Fifty-eight people across the United States and Canada have likely become ill from a strain of E. coli bacteria and Canadian officials are advising people to refrain from eating the leafy green until further notice, an article on the Consumer Reports website says.
On Thursday, Dec. 28, the Centers for Disease Control and Prevention said that 17 illnesses from E. coli infection had been reported in 13 different states: California, Connecticut, Illinois, Indiana, Michigan, Nebraska, New Hampshire, New York, Ohio, Pennsylvania, Virginia, Vermont and Washington.
Five people have been hospitalized in the U.S. and one has died, the Consumer Reports article said.
Canadian officials are confident that romaine lettuce is at the root of the outbreak and are recommending that people avoid it for the time being. U.S. officials have yet to determine that the outbreak has to do with any specific food.

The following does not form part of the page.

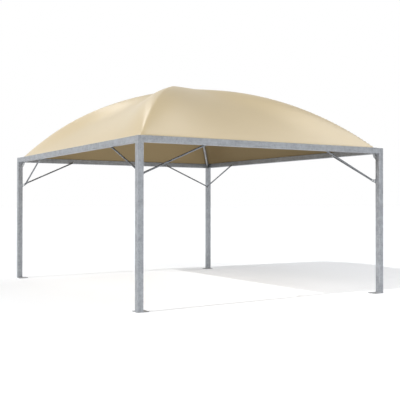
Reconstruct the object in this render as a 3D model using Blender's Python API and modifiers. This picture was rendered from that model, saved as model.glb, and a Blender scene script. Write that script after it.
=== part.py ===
"""Dome gazebo: a galvanised square tube frame on four posts, two crossing tube arches
and one membrane stretched over them down to the four beams.

Origin at the middle of the footprint on the ground, +X to the right, +Y to the back,
+Z up, in metres.
"""
import math

import bmesh
import bpy
import numpy as np
from mathutils import Matrix, Vector

# Driving dimensions of the frame
PLAN_WIDTH = 4.00
PLAN_DEPTH = 5.00
BEAM_TOP = 2.14
TUBE_SIZE = 0.08
TUBE_CORNER = 0.004
CONTACT_GAP = 0.0003

# Base plates and their anchor holes
PLATE_SIZE = 0.16
PLATE_THICK = 0.01
ANCHOR_HOLE_RADIUS = 0.007
ANCHOR_HOLE_SIDES = 12

# Arches and crown
ARCH_RISE = 1.032
ARCH_RADIUS = 0.025
ARCH_TO_MEMBRANE = 0.008
ARCH_FOOT_CLEARANCE = 0.042
CROWN_REACH = 0.15
CROWN_END_GAP = 0.0011
ROUND_TUBE_SIDES = 16

# Arch foot plates, measured inwards from the frame's inner corner and up from the ground
FOOT_PLATE_THICK = 0.008
FOOT_PLATE_LOW = 1.975
FOOT_PLATE_BEND = (0.024, 2.000)
FOOT_PLATE_BEAM = (0.040, 2.050)
FOOT_PLATE_REACH = 0.105
FOOT_PLATE_INSET = 0.0058

# Brace lugs
LUG_THICK = 0.008
LUG_ROOT_LOW = 1.622
LUG_ROOT_HIGH = 1.684
LUG_EYE = (0.040, 1.664)
LUG_EYE_RADIUS = 0.018

# Knee braces: round bars with flattened ends
BRACE_RADIUS = 0.0125
BRACE_REACH = 1.03
BRACE_BOLT_ABOVE_BEAM_BOTTOM = 0.022
BRACE_SIDES = 12
BRACE_MIDDLE_RINGS = 3
PADDLE_THICK = 0.005
PADDLE_HALF_WIDTH = 0.015
PADDLE_END = 0.014
PADDLE_NECK = 0.018
PADDLE_TAPER = 0.035
PADDLE_SQUARENESS = 8.0

# Membrane, its hem and the clamp bars on the hem
MEMBRANE_THICK = 0.004
MEMBRANE_CELLS = 16
MEMBRANE_RELAX_STEPS = 1500
FILM_SHARE = 0.80
EASE_SHARE = 1.15
EASE_WIDTH = 0.33
HEM_WIDTH = 0.036
CLAMP_WIDTH = 0.030
CLAMP_THICK = 0.004
CLAMP_INSET = 0.004

# Sizes worked out from the driving dimensions
BEAM_BOTTOM = BEAM_TOP - TUBE_SIZE
INNER_HALF_WIDTH = PLAN_WIDTH / 2 - TUBE_SIZE
INNER_HALF_DEPTH = PLAN_DEPTH / 2 - TUBE_SIZE
HALF_DIAGONAL = math.hypot(INNER_HALF_WIDTH, INNER_HALF_DEPTH)
HEM_TOP = BEAM_TOP + CONTACT_GAP + MEMBRANE_THICK
APEX = HEM_TOP + ARCH_RISE
RIDGE_RADIUS = (HALF_DIAGONAL ** 2 + ARCH_RISE ** 2) / (2 * ARCH_RISE)
ARC_CENTRE = APEX - RIDGE_RADIUS
ARCH_AXIS_RADIUS = RIDGE_RADIUS - MEMBRANE_THICK - ARCH_TO_MEMBRANE - ARCH_RADIUS
CORNER_SEAT = CONTACT_GAP - TUBE_CORNER * (math.sqrt(2) - 1)

SIDES_X = {"left": -1, "right": 1}
SIDES_Y = {"front": -1, "back": 1}
CORNERS = [(f"{y}_{x}", SIDES_X[x], SIDES_Y[y]) for y in SIDES_Y for x in SIDES_X]


def clear_scene():
    """Remove every object that the file opened with."""
    for item in list(bpy.data.objects):
        bpy.data.objects.remove(item, do_unlink=True)


def make_collection(name):
    """Return a new collection, linked to the scene."""
    collection = bpy.data.collections.new(name)
    bpy.context.scene.collection.children.link(collection)
    return collection


def make_material(name, colour, roughness, metallic):
    """Return a Principled material."""
    material = bpy.data.materials.new(name)
    material.use_nodes = True
    shader = material.node_tree.nodes["Principled BSDF"]
    shader.inputs["Base Color"].default_value = (*colour, 1.0)
    shader.inputs["Roughness"].default_value = roughness
    shader.inputs["Metallic"].default_value = metallic
    return material


def add_object(name, data, collection, material):
    """Link mesh or curve data to the scene under the sub-part's name."""
    data.name = name
    data.materials.append(material)
    item = bpy.data.objects.new(name, data)
    collection.objects.link(item)
    return item


def mesh_from(bm, name):
    """Turn a bmesh into mesh data."""
    mesh = bpy.data.meshes.new(name)
    bm.to_mesh(mesh)
    bm.free()
    return mesh


def box_mesh(name, size):
    """Return a box centred on its origin."""
    bm = bmesh.new()
    bmesh.ops.create_cube(bm, size=1.0)
    bmesh.ops.scale(bm, vec=size, verts=bm.verts)
    return mesh_from(bm, name)


def square_tube_mesh(name, length):
    """Return a square tube along Z with rounded long edges, centred on its origin."""
    bm = bmesh.new()
    bmesh.ops.create_cube(bm, size=1.0)
    bmesh.ops.scale(bm, vec=(TUBE_SIZE, TUBE_SIZE, length), verts=bm.verts)
    long_edges = [e for e in bm.edges if abs(e.verts[0].co.z - e.verts[1].co.z) > length / 2]
    bmesh.ops.bevel(bm, geom=long_edges, offset=TUBE_CORNER, segments=2, profile=0.5, affect="EDGES")
    return mesh_from(bm, name)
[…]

“Because we have not identified a source of the infections, CDC is unable to recommend whether U.S. residents should avoid a particular food. This investigation is ongoing, and more information will be released as it becomes available,” the agency said in a statement.
“The FDA should follow the lead of the Canadian government and immediately warn the public about this risk,“ Jean Halloran, Director of Food Policy Initiatives at Consumers Union, told Consumer Reports. “The available data strongly suggest that romaine lettuce is the source of the U.S. outbreak," she says. "If so, and people aren’t warned, more may get sick.”
E. coli bacteria infection can cause severe stomach cramps, bloody diarrhea and vomiting. Symptoms can appear anywhere from one to 10 days after eating the food, and the CDC recommends seeing a doctor if you have a high fever, bloody stool, or severe vomiting, or if diarrhea lasts longer than three days.